### Free energy calculation: umbrella integration

Formulae of umbrella sampling method can be found on wikipedia. In umbrella sampling, a reaction coordinate $\xi$ is pre-defined from the atomic coordinates, a bias potential is added to the atoms of interest to keep $\xi$ of the system at a specific window $\xi_w$. The bias form is usually a harmonic potential:
$$u^b_w(\xi)=0.5k_w(\xi-\xi_w)^2$$
Therefore, the energy of biased system $A^b_w = A^{ub}_w + u^b_w(\xi)$. The superscript $ub$ is short for "un-biased". In the simulations, we can sample the reaction coordinate in each window and evaluate their distribution $P^b(\xi)$, since the free energy $A=-k_BT\ln(P)$, we have:
$$A_w^{ub}(\xi) = -k_BT\ln(P^b_w(\xi))-u^b_w(\xi)-F_w$$
with $F_w$ is a reference free energy of each window and remains an unknown constant. One method to derive $F_w$ is WHAM, in year 2005, Kästner et al. (The Journal of Chemical Physics 123, no. 14 (October 8, 2005): 144104.) have proposed a new method whose idea is to take derivative of $A^u_w$ with respect to $\xi$ to eliminate $F_w$, In this method, $P(\xi)$ is assumed to be analytic, e.g., a Gaussian distribution. The general idea is to expand $A(\xi)$ into Taylor series (at $\langle \xi \rangle_w$):
$$A(\xi)=a_1 \xi + a_2 \xi^2 + a_3 \xi^3 +\ldots$$
if $a_i=0$ with $i\ge 3$, the Gaussian form is restored.

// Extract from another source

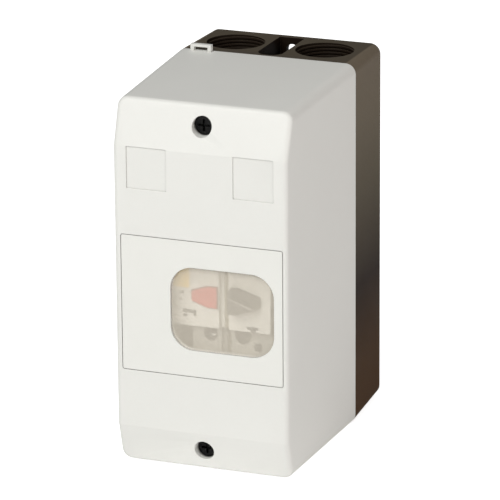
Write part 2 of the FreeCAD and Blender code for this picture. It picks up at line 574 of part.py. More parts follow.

For systems with higher order terms, the distributions, for example, generally have a non-zero skewness. The crucial step is to determine $\lbrace a_i\rbrace$. In practice, the probability with form of $\exp(-\sum_i a_i \xi^i)$ is difficult to determine, in year 2012, Kästner et al. (The Journal of Chemical Physics 136, no. 23 (June 21, 2012): 234102) studied cases with order $4$ and small $a_3, a_4$. I have tried another more "numerical" method to calculate $\lbrace a_i\rbrace$ when datasets are poorer: fit $\exp(-\sum_i a_i \xi ^i)$ with a Gaussian KDE to find $\lbrace a_i \rbrace$. For some "poor" datasets, higher-order terms of expansion of free energy are required. The normalization factor of the distribution is estimated as $n=\int_{\xi_\mathrm{min}}^{\xi_\mathrm{max}} P(\xi)\mathrm{d}\xi$, the fitting range should be carefully chosen to ensure the convergence of $n$.